**TASK DESCRIPTION:** Take all the material and copy it exactly.

**GIVEN DATA:**
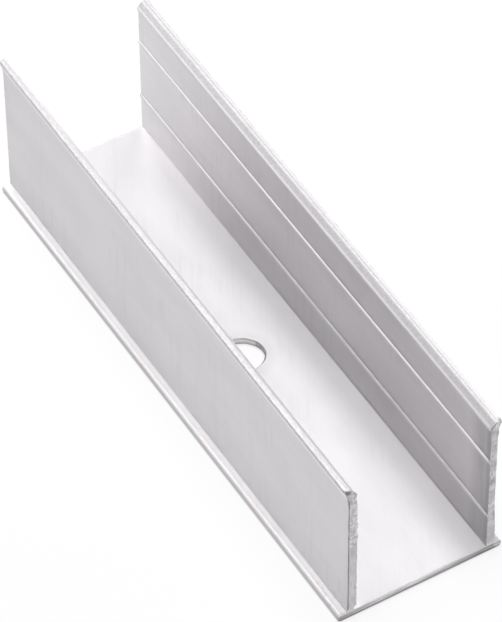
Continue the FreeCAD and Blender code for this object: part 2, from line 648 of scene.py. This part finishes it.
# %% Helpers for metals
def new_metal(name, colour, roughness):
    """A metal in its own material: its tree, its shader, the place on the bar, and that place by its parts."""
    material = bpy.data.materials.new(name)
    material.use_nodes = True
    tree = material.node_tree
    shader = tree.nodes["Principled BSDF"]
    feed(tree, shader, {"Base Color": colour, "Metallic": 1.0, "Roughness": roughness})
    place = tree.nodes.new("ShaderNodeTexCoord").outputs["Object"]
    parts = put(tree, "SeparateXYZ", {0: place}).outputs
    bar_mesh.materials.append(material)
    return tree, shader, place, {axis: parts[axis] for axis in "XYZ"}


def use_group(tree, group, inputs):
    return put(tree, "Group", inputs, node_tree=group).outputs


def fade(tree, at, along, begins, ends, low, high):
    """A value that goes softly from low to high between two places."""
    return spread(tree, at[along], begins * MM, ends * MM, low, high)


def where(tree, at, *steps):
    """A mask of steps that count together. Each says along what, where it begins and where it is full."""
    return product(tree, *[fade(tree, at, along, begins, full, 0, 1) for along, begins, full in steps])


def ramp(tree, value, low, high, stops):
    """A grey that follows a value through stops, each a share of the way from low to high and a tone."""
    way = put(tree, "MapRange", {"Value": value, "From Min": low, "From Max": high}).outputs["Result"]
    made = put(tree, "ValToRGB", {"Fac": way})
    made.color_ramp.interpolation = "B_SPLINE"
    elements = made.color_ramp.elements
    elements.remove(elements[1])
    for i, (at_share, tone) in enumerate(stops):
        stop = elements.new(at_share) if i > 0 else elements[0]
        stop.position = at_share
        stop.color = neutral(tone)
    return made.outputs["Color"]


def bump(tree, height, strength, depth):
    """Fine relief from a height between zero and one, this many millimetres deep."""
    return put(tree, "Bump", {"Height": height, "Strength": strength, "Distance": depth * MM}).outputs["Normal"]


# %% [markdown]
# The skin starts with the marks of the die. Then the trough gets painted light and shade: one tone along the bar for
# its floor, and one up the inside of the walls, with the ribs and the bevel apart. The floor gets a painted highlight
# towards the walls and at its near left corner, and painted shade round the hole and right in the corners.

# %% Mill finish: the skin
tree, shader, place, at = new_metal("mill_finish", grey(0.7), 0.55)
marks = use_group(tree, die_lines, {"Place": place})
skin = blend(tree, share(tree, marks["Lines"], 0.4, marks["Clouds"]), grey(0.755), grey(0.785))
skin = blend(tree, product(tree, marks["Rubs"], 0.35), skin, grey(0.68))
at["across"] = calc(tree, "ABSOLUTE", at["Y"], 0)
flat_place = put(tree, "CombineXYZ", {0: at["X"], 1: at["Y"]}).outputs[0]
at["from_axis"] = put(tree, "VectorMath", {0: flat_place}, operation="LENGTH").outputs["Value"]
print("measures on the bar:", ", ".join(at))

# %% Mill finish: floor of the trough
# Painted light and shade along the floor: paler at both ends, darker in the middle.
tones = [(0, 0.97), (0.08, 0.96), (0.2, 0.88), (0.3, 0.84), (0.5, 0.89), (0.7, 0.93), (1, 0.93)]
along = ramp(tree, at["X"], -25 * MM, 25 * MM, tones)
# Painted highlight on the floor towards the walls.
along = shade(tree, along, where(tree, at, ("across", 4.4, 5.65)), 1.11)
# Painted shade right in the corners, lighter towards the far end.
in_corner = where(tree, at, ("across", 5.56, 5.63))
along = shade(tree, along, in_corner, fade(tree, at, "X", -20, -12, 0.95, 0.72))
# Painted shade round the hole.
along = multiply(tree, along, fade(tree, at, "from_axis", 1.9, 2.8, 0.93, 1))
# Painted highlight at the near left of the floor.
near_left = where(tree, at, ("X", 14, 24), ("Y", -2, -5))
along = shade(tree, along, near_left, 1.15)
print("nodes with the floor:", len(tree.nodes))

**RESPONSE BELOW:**
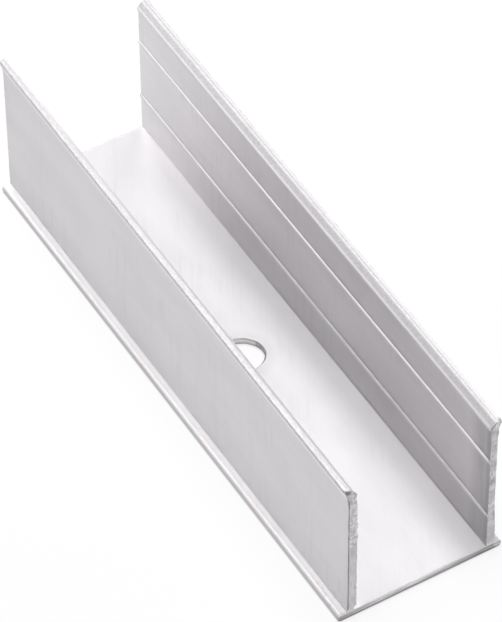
Continue the FreeCAD and Blender code for this object: part 2, from line 648 of scene.py. This part finishes it.
# %% Helpers for metals
def new_metal(name, colour, roughness):
    """A metal in its own material: its tree, its shader, the place on the bar, and that place by its parts."""
    material = bpy.data.materials.new(name)
    material.use_nodes = True
    tree = material.node_tree
    shader = tree.nodes["Principled BSDF"]
    feed(tree, shader, {"Base Color": colour, "Metallic": 1.0, "Roughness": roughness})
    place = tree.nodes.new("ShaderNodeTexCoord").outputs["Object"]
    parts = put(tree, "SeparateXYZ", {0: place}).outputs
    bar_mesh.materials.append(material)
    return tree, shader, place, {axis: parts[axis] for axis in "XYZ"}


def use_group(tree, group, inputs):
    return put(tree, "Group", inputs, node_tree=group).outputs


def fade(tree, at, along, begins, ends, low, high):
    """A value that goes softly from low to high between two places."""
    return spread(tree, at[along], begins * MM, ends * MM, low, high)


def where(tree, at, *steps):
    """A mask of steps that count together. Each says along what, where it begins and where it is full."""
    return product(tree, *[fade(tree, at, along, begins, full, 0, 1) for along, begins, full in steps])


def ramp(tree, value, low, high, stops):
    """A grey that follows a value through stops, each a share of the way from low to high and a tone."""
    way = put(tree, "MapRange", {"Value": value, "From Min": low, "From Max": high}).outputs["Result"]
    made = put(tree, "ValToRGB", {"Fac": way})
    made.color_ramp.interpolation = "B_SPLINE"
    elements = made.color_ramp.elements
    elements.remove(elements[1])
    for i, (at_share, tone) in enumerate(stops):
        stop = elements.new(at_share) if i > 0 else elements[0]
        stop.position = at_share
        stop.color = neutral(tone)
    return made.outputs["Color"]


def bump(tree, height, strength, depth):
    """Fine relief from a height between zero and one, this many millimetres deep."""
    return put(tree, "Bump", {"Height": height, "Strength": strength, "Distance": depth * MM}).outputs["Normal"]


# %% [markdown]
# The skin starts with the marks of the die. Then the trough gets painted light and shade: one tone along the bar for
# its floor, and one up the inside of the walls, with the ribs and the bevel apart. The floor gets a painted highlight
# towards the walls and at its near left corner, and painted shade round the hole and right in the corners.

# %% Mill finish: the skin
tree, shader, place, at = new_metal("mill_finish", grey(0.7), 0.55)
marks = use_group(tree, die_lines, {"Place": place})
skin = blend(tree, share(tree, marks["Lines"], 0.4, marks["Clouds"]), grey(0.755), grey(0.785))
skin = blend(tree, product(tree, marks["Rubs"], 0.35), skin, grey(0.68))
at["across"] = calc(tree, "ABSOLUTE", at["Y"], 0)
flat_place = put(tree, "CombineXYZ", {0: at["X"], 1: at["Y"]}).outputs[0]
at["from_axis"] = put(tree, "VectorMath", {0: flat_place}, operation="LENGTH").outputs["Value"]
print("measures on the bar:", ", ".join(at))

# %% Mill finish: floor of the trough
# Painted light and shade along the floor: paler at both ends, darker in the middle.
tones = [(0, 0.97), (0.08, 0.96), (0.2, 0.88), (0.3, 0.84), (0.5, 0.89), (0.7, 0.93), (1, 0.93)]
along = ramp(tree, at["X"], -25 * MM, 25 * MM, tones)
# Painted highlight on the floor towards the walls.
along = shade(tree, along, where(tree, at, ("across", 4.4, 5.65)), 1.11)
# Painted shade right in the corners, lighter towards the far end.
in_corner = where(tree, at, ("across", 5.56, 5.63))
along = shade(tree, along, in_corner, fade(tree, at, "X", -20, -12, 0.95, 0.72))
# Painted shade round the hole.
along = multiply(tree, along, fade(tree, at, "from_axis", 1.9, 2.8, 0.93, 1))
# Painted highlight at the near left of the floor.
near_left = where(tree, at, ("X", 14, 24), ("Y", -2, -5))
along = shade(tree, along, near_left, 1.15)
print("nodes with the floor:", len(tree.nodes))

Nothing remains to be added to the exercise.